New species of orangutan

Photo: Tim Laman

These days, undiscovered mammals are rarely brought to the light, so it’s extra exciting to have a new great ape announced. The Tapanuli orangutan lives in North Sumatra and numbers only in the 800s. Though as endangered as its cousin, the discovery of this new species bolsters the mission of conservationists and inspires those invested in the perpetuation of wildlife to keep working at it.

9. Colombia commits to conservation.

With peace between people comes peace in other aspects of the world, and Colombia is embodying that philosophy wholeheartedly with a concerted effort to preserve the country’s natural heritage. This is one of the most biodiverse places on the planet with high mountains, rugged coastline, dense jungle, and urban epicenters hosting life in all its forms. Heritage Colombia was created to increase protected areas, and to keep them safe so they can flourish.

10. Gillnets banned to save vaquita dolphin.

Vaquita dolphin

Photo: NOAA

The cartoonish vaquita dolphin became the internet’s sweetheart after going viral online for being freaking adorable, a realization that came paired with the fact that the species is very close to being no more.
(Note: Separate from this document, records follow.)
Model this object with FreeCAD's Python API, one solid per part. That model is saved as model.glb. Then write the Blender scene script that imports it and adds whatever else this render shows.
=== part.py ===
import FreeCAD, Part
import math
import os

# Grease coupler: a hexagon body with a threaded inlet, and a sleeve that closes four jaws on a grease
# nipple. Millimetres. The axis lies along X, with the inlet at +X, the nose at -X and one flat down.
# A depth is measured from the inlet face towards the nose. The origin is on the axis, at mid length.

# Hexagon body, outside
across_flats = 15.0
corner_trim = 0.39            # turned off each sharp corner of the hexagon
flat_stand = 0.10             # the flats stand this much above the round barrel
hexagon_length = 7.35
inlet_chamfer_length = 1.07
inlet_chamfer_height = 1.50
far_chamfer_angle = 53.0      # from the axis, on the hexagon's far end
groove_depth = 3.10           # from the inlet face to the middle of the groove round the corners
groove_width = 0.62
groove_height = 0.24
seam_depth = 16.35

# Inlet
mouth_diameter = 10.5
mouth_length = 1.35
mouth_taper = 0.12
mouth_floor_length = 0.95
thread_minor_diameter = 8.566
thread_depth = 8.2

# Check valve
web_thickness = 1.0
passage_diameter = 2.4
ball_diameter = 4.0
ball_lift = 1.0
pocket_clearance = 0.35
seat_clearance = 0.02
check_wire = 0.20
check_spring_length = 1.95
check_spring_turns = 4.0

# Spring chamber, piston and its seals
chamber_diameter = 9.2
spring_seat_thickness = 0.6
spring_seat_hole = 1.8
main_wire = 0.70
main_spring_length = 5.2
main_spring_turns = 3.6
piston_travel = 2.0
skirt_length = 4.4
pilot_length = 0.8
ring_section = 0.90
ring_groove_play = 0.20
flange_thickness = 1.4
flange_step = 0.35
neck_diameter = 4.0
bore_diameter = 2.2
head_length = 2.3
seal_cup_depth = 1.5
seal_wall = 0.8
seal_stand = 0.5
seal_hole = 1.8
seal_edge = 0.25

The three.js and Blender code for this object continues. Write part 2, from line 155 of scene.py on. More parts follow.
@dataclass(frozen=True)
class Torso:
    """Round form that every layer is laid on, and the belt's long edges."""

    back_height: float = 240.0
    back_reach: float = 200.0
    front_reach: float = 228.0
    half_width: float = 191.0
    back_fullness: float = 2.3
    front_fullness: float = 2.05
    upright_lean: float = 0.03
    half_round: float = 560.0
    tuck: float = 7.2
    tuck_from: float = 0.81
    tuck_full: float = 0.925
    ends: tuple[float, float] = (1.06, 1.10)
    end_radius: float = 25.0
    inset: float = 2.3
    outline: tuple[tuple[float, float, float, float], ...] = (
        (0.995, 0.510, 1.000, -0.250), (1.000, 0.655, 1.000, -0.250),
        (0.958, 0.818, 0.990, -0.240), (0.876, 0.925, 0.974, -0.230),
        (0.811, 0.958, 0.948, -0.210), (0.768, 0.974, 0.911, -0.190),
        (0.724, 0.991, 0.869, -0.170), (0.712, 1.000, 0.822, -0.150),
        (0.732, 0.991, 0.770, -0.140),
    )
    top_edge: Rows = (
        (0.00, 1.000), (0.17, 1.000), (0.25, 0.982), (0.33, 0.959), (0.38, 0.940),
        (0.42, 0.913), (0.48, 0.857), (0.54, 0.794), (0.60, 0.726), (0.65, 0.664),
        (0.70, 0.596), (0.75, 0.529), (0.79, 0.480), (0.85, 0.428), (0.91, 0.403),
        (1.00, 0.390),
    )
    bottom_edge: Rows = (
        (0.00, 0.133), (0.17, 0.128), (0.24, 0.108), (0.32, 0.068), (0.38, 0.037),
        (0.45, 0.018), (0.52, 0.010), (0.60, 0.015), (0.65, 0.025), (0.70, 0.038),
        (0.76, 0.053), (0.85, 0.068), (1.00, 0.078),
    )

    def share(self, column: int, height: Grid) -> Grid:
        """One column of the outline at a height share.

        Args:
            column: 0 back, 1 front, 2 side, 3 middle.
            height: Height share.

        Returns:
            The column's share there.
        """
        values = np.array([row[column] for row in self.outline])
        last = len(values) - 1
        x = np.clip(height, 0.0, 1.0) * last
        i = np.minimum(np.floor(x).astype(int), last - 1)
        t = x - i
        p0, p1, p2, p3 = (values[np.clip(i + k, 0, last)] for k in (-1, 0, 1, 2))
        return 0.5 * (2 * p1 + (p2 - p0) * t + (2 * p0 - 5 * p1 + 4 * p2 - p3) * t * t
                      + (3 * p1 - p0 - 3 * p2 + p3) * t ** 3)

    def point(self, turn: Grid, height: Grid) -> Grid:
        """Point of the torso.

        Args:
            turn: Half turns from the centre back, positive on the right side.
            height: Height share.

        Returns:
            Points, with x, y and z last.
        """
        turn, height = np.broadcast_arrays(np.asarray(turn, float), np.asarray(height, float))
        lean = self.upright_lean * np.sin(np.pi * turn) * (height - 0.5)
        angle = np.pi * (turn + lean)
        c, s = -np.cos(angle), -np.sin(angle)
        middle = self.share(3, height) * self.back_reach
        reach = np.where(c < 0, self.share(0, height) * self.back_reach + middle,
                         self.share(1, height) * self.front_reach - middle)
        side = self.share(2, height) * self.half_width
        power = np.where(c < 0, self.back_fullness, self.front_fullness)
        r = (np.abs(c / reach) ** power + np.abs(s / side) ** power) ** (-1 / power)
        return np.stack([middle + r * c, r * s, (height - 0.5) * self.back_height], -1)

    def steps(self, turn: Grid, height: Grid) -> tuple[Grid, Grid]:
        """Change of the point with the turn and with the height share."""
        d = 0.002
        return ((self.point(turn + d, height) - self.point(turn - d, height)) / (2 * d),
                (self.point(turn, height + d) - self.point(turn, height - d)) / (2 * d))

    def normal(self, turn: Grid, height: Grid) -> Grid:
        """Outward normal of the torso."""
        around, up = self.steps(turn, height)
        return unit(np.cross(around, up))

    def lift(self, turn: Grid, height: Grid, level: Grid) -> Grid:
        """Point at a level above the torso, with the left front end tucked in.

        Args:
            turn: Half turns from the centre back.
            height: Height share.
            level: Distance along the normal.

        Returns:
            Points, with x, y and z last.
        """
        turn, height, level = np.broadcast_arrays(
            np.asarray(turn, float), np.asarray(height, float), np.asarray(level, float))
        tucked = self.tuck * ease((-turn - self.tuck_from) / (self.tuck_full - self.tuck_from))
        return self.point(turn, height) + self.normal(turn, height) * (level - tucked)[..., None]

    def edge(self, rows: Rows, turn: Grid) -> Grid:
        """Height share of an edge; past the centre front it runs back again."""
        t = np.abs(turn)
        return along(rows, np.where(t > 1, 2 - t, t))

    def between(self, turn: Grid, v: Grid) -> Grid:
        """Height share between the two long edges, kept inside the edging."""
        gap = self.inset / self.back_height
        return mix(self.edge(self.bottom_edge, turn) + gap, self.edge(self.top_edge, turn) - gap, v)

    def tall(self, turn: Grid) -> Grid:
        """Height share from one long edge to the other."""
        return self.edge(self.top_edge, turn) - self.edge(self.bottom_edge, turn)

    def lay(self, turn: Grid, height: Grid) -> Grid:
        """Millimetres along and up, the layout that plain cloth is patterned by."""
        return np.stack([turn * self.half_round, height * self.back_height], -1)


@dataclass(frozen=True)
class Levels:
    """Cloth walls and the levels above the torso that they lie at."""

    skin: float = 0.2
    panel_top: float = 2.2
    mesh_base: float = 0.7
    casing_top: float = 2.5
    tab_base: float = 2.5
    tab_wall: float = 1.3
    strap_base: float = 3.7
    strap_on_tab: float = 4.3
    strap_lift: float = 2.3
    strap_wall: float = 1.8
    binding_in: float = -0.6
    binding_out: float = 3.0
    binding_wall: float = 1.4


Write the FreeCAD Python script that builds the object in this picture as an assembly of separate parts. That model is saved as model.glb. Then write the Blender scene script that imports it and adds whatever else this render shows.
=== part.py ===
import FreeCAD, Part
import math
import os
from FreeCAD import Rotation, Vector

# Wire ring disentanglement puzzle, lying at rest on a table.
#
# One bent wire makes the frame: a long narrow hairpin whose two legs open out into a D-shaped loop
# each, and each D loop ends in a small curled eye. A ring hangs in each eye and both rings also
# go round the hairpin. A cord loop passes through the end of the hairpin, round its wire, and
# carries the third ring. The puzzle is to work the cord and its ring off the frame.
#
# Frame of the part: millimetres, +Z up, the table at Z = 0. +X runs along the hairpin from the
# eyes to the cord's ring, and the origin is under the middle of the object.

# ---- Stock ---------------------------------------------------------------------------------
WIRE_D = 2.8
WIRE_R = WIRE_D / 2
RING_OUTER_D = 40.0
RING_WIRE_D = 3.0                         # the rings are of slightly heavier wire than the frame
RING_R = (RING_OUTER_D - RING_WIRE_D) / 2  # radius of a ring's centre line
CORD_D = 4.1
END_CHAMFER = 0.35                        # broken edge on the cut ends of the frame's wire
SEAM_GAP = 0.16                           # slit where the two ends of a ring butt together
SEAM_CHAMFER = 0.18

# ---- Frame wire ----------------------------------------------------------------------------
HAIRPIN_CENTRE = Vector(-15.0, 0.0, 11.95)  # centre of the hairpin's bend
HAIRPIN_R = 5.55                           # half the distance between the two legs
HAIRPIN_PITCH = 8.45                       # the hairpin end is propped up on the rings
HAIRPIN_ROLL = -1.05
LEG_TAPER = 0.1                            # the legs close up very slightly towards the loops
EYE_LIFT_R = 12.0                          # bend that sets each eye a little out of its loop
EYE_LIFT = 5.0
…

Taking quick action, the Mexican government banned gillnet fishing which sweeps up the dolphins when aiming for fish. Though it’s believed only 30 vaquitas remain, the willingness of the powers that be to step in gives optimism.

11. Grizzly hunting banned in British Columbia


Photo: skeeze

The year is ending with a bang — or rather, the silencing of bangs, thanks to a landmark decision by the Canadian province of British Columbia to ban grizzly-bear hunting in all its forms. At first the ruling only prohibited killing the creatures for sport, but after a month, meat hunting became banned as well. This is great news for the apex predator that has been the victim of senseless slaughter for centuries.